Il terzo equivoco è che lo status di formazione sociale sia riconosciuto solo dal momento in cui la legge sia operativa: un equivoco che porta a drammatizzare il rilievo delle singole votazioni che si verificheranno. Ciò vale anzitutto per il punto più discusso, la stepchild adoption. In assenza di una legge vi è già oggi un diffuso orientamento giurisprudenziale che la riconosce a coppie stabili di persone omosessuali, anche qui non in nome dei loro diritti individuali ma del valore sociale della loro formazione sociale che già accoglie in sé il figlio, a favore del quale è estesa la tutela.
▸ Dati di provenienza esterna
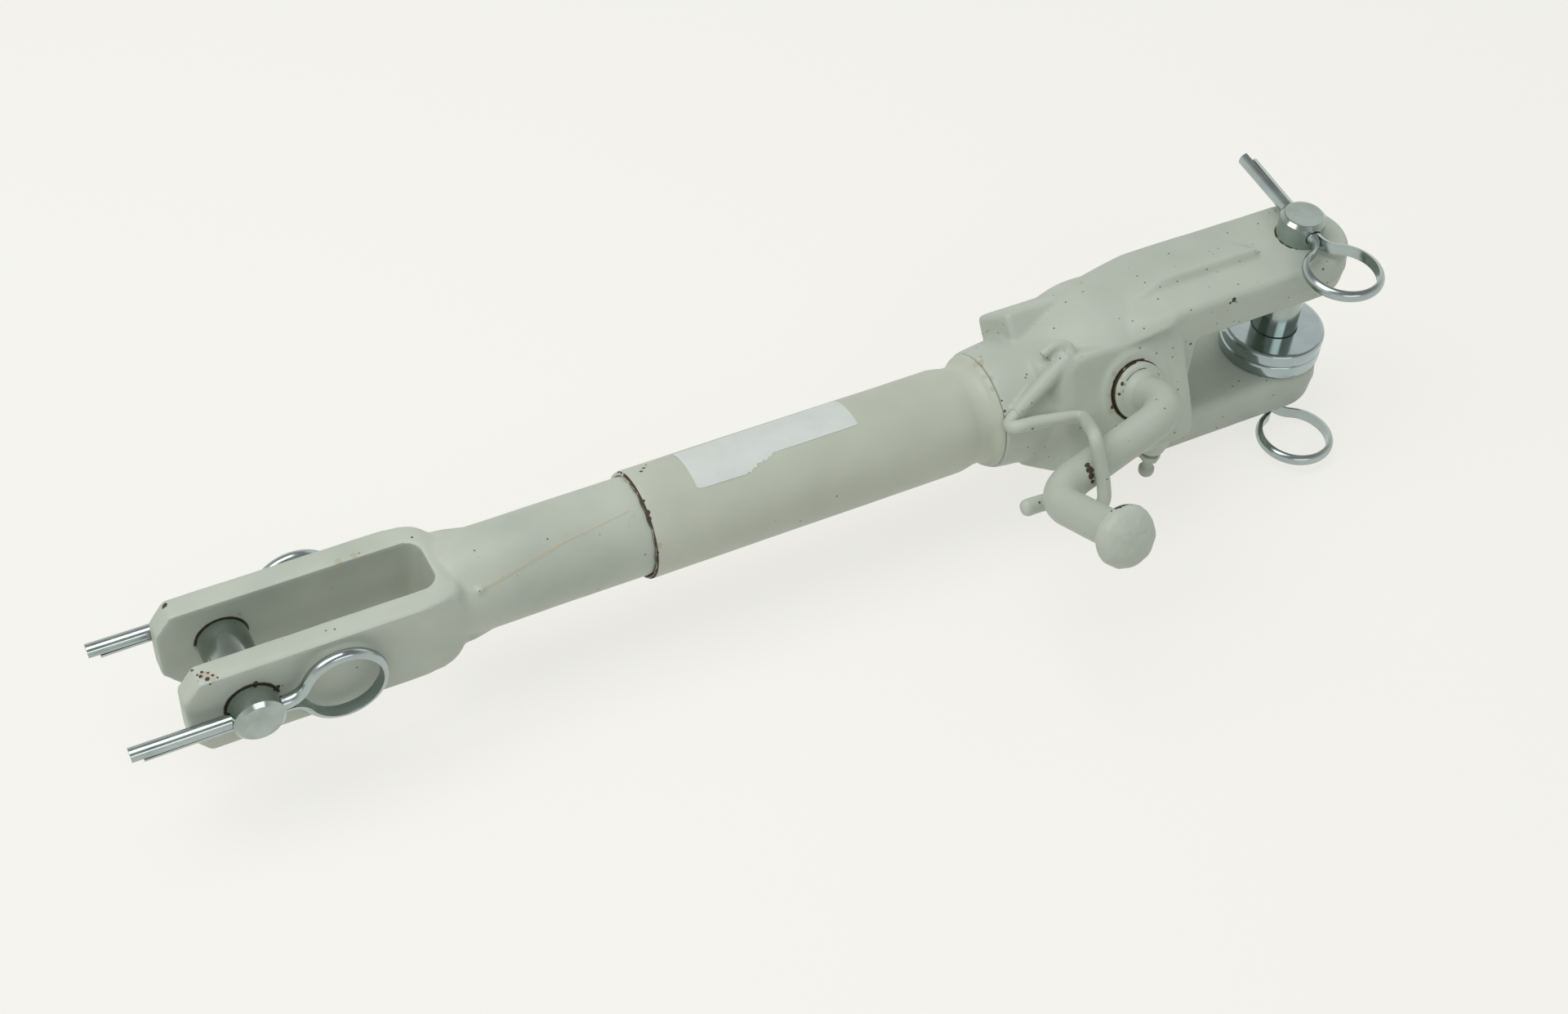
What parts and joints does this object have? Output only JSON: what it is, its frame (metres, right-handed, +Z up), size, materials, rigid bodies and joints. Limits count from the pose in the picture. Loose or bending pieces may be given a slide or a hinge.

Se a scrutinio segreto dovesse passare lo stralcio di tale norma, giusta o sbagliata che fosse tale scelta, il Parlamento starebbe decidendo non di proibire la stepchild adoption, ma di farla decidere ai giudici.
Il quarto equivoco, ma dovrebbe essere già ampiamente noto, è che questa legge abbia qualcosa a che fare con l’utero in affitto, già duramente perseguito nel nostro ordinamento, praticato all’estero da coppie quasi tutte eterosessuali e non reprimibile in modo efficace dal legislatore nazionale oltre le sue frontiere.
Se quindi ragioniamo su quello che già preesiste alla legge e su ciò che essa non può fare, forse è possibile vivere il passaggio parlamentare con la necessaria serenità di chi non pensa a un confronto tra verità ed errore, ma tra sensibilità legittimamente diverse, soprattutto su base generazionale. Sapendo poi che sulla ragionevolezza dei trattamenti differenziati tra matrimonio e unione dovranno anche pronunciarsi poi la Corte costituzionale e di quella di Strasburgo.